Word for word, repeat the lines of the records from the one containing "Turn this picture" through the last line, both included.

......

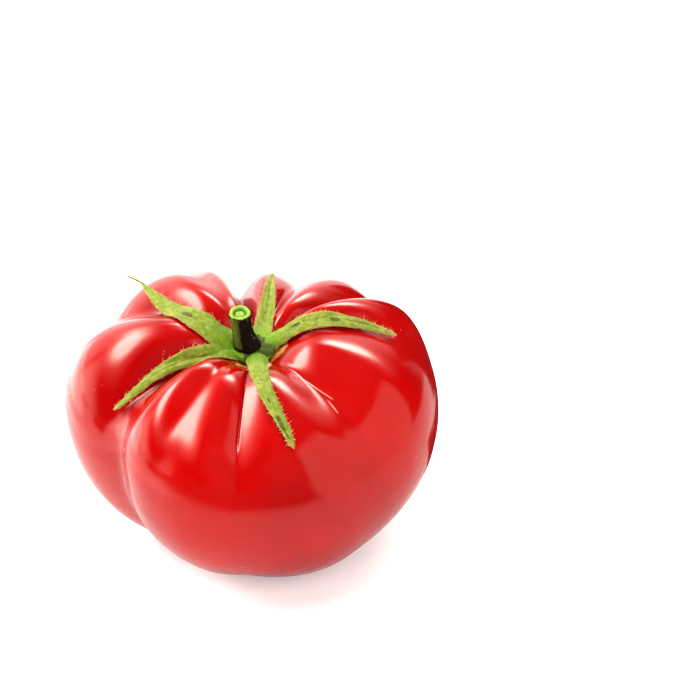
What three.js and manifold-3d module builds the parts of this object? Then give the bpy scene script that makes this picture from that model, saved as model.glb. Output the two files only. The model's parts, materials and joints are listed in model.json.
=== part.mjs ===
// A ribbed heirloom tomato as picked: the lobed fruit, its calyx of five sepals, and the cut stub of the stem.
// Millimetres, +Z up. The fruit rests on a small flat spot whose centre is the origin.
// Its stem axis leans forward, towards -Y.
// Shapes are worked out in the fruit's own frame: +Z along the stem axis, from the centre of the widest ring.
// An azimuth in that frame is 0 at the right (+X), 90 at the back (+Y) and 270 at the front.

import * as THREE from "three";
import { mergeVertices } from "three/addons/utils/BufferGeometryUtils.js";
import Module from "manifold-3d";

const wasm = await Module();
wasm.setup();

// How the fruit stands
const LEAN = 12;
const STAND_X = -0.4;
const STAND_Y = 2.4;
const CENTRE_HEIGHT = 36.6;
const PRESS_DEPTH = 0.3;
const PRESS_SOFTNESS = 1;

// The plain body under the lobes
const HALF_WIDTH = 47.5;
const HALF_DEPTH = 45;
const SHOULDER_HEIGHT = 28;
const SHOULDER_FULLNESS = 2.5;
const BASE_HEIGHT = 39;
const BASE_FULLNESS = 1.95;
const BASE_DRIFT = 3.5;

// The hollow round the stem and the dimple of the blossom end
const CAVITY_DEPTH = 10.5;
const CAVITY_RADIUS = 10.5;
const DIMPLE_DEPTH = 1.3;
const DIMPLE_RADIUS = 7;

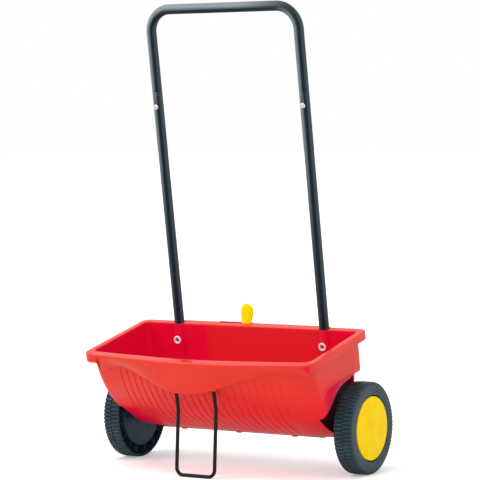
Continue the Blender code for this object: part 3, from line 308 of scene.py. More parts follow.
# The rim overhangs the walls all round. The hem's keys are its heights across the front, from left to right.
RIM_END_X = HALF_LENGTH + 0.013
RIM_FRONT_Y = -FRONT_DEPTH - 0.022
RIM_BACK_Y = BACK_DEPTH + 0.0165
RIM_CORNER = 0.031
RIM_EDGE = 0.0016
HEM_END = -0.2450
HEM_KEYS = np.array([(HEM_END, 0.1520), (-0.205, 0.169), (-0.030, 0.1235), (0.205, 0.1705), (0.262, 0.164)])


def rim_outline():
    """The rim from above, one closed loop: a hyperbolic bow in front, arcs at the corners, straight ends,
    and a back edge that steps out between the tubes and again behind the lever."""
    front_r, back_r = RIM_CORNER, 0.020
    reach, back_reach = RIM_END_X - front_r, RIM_END_X - back_r
    x_front = np.linspace(-reach, reach, 161)
    y_front = RIM_FRONT_Y - 0.0245 * (1 - soft(x_front) / soft(reach))
    bend = np.linspace(0, math.pi / 2, 15)[1:]
    x_corner = reach + front_r * np.sin(bend)
    y_corner = RIM_FRONT_Y + front_r * (1 - np.cos(bend))
    turn = np.linspace(0, math.pi / 2, 10)
    x_turn = back_reach + back_r * np.cos(turn)
    y_turn = RIM_BACK_Y - back_r * (1 - np.sin(turn))
    y_end = np.linspace(y_corner[-1], y_turn[0], 10)[1:-1]
    x_back = back_reach * np.linspace(1, -1, 242)[1:-1]
    middle, half = sum(LEVER_SLOT) / 2, (LEVER_SLOT[1] - LEVER_SLOT[0]) / 2 + 0.0045
    y_back = RIM_BACK_Y + 0.007 * (1 - smooth(-0.0015, 0.0015, np.abs(x_back) - HANDLE_X - 0.006))
    y_back += 0.004 * (1 - smooth(-0.0015, 0.0015, np.abs(x_back - middle) - half))
    x = np.concatenate([x_front, x_corner, np.full(8, RIM_END_X), x_turn, x_back, -x_turn[::-1],
                        np.full(8, -RIM_END_X), -x_corner[::-1]])
    y = np.concatenate([y_front, y_corner, y_end, y_turn, y_back, y_turn[::-1], y_end[::-1], y_corner[::-1]])
    return np.column_stack([x, y]), len(x_front), len(x_corner)


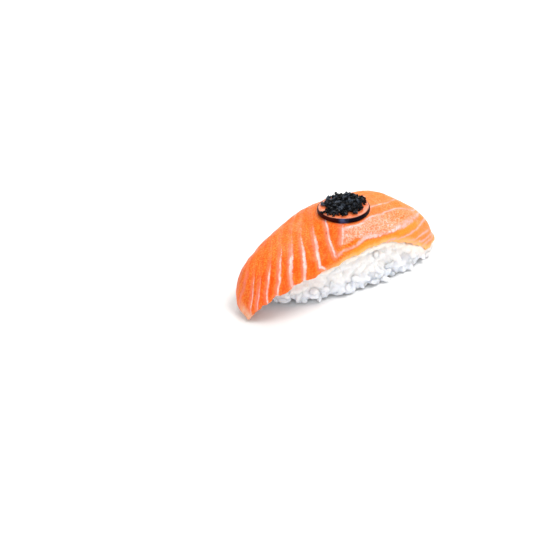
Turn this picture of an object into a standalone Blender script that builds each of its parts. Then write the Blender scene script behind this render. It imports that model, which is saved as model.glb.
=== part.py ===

......

EXERCISE SOLUTION
Turn this picture of an object into a standalone Blender script that builds each of its parts. Then write the Blender scene script behind this render. It imports that model, which is saved as model.glb.
=== part.py ===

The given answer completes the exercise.